Wieder Stille und Blicke. „Verändert? Wie ist das möglich?" Er hatte schon vieles gehört, aber eine geänderte Machtsignatur war ihm fremd. Vielleicht ein Verwandter? Ob es möglich ist, dass es ihr Kind ist? Sein Kind? Sie müsste jetzt knapp über 20 sein.. In Qui Gons Kopf rumorte es. Er spielte jedes mögliche Szenario durch und wurde abrupt von Meister Ki-Adi-Mundi unterbrochen - „Blutsverwandte haben zwar eine ähnliche Machtsignatur, jedoch nicht in diesen Ausmaßen wie sie Adi beschrieben hat." Sein mentaler Schild dürfte doch nicht so gut sein, wie er immer dachte. Stille. Qui Gon wusste nicht ob er erleichtert sein sollte oder nicht. Er musste auf jeden Fall darüber Meditieren. Hoffentlich half ihm das weiter.
„Wir wissen, dass zumindest der Midi-Chlorianwert bei einem unveränderten Klon der selbe ist, wie bei seinem Original. Dennoch können minimale Abweichungen des Gencodes auftauchen, welche zu einer geringfügigen Änderung der Machtsignatur führen können." Klärte ihn Mace auf. Als Qui Gon kein Wort des Einwands fand, fuhr er fort. „Meister Gallia ist noch etwas aufgefallen, auch wenn die Machtsignatur annähernd ident war, so war die Aura stark verändert. Sie spürte ein hohes Maß an Zorn, Furcht und Macht."
Das konnte nicht sein. Sie war niemals zornig gewesen oder hatte sich vor etwas gefürchtet. Zugegeben, er konnte sich gut an einige Momente erinnern, in denen ihr Temperament mit ihr durchgegangen ist. Einige ist untertrieben, eher viele Momente. Die meisten Ausbrüche hatte er selbst verursacht, dennoch diese Wut nie von Dauer oder von großem Ausmaß. Meister Gallia hatte sich bestimmt geirrt, wahrscheinlich war sie von den ganzen Wookies auf dem Planeten so verwirrt, dass sie schon Geister sah.
Er konnte nichts mehr sagen, und wollte auch nicht. Was sollte er schon sagen? Natürlich würde er sie suchen. Natürlich würde er alles dafür tun sie zu finden. „Morgen du und dein Padawan aufbrechen ihr werdet."

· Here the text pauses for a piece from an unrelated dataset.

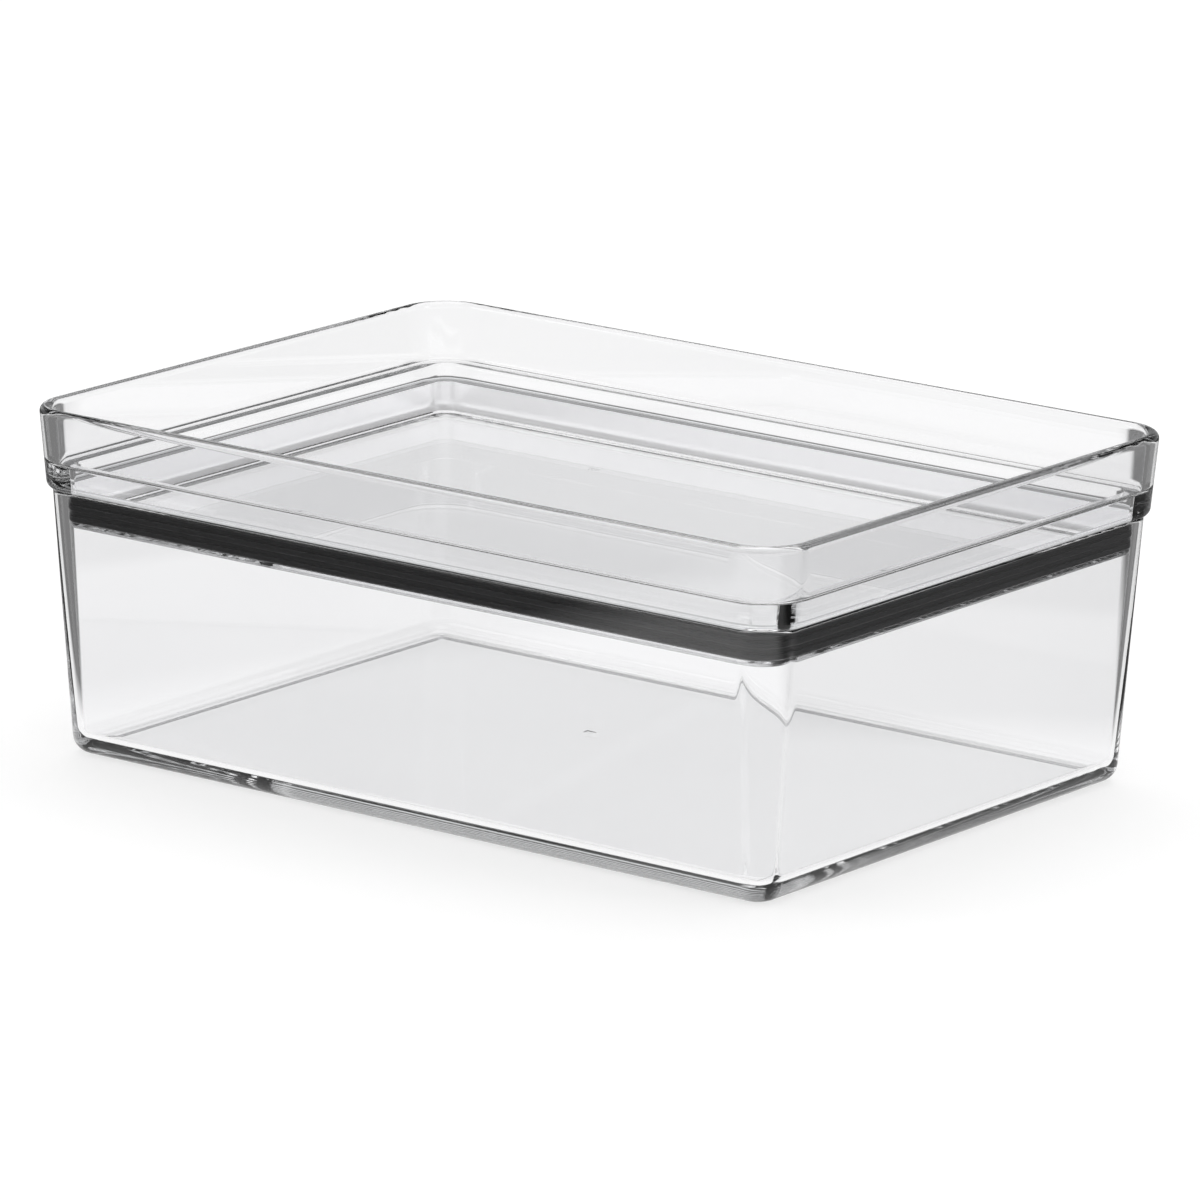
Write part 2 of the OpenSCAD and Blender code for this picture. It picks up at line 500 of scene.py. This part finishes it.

Ohne weitere Worte verabschiedete sich Qui Gon und machte sich auf den Weg in sein Quartier. Obi- Wan. An ihn hatte er gar nicht gedacht. Wie sollte er ihm das Erklären? Wie sollte er ihm erklären, was diese Mission für ihn bedeutet? Er war sein Meister und sollte ihm ein Vorbild sein, und nicht andauernd Regeln brechen. Eigentlich brach er diese eine Regel schon seit .. immer.
Seit dem er sie kannte liebte er sie und da er mit ihr aufgewachsen ist, war das sein gesamtes Leben lang. Er kannte nichts anderes, er würde nicht wissen, was er sonst ihr gegenüber fühlen. Der Kodex war ihm nun vollkommen gleich, wenn er sie tatsächlich finden würde, würde er wieder die Regeln brechen, dessen war er sich sicher.
Nun stand er vor der Tür. Er konnte dahinter Obi Wans Unruhe spüren. Der arme Junge wartete auf seinen Meister und ging nervös auf und ab, auch ihm waren die gemischten Gefühle der Ratsmitglieder am Morgen nicht verborgen geblieben. Doch weswegen? Hatte es etwas mit Meister Jinn zu tun? Warum war er noch nicht hier? Fragen über Fragen gingen ihm durch den Kopf als er sich zum dritten Mal auf die Meditationsmatte setzte. Schließlich ging die Tür auf und sein Meister kam hinein. Obi Wan sagte nichts und wartete darauf, dass sein Meister ihn über die Situation aufklärte. „Wir brechen morgen nach Kashyyyk zu Meister Gallia auf." Mit diesen knappen Worten zog sich Meister Jinn in sein Quartier zurück.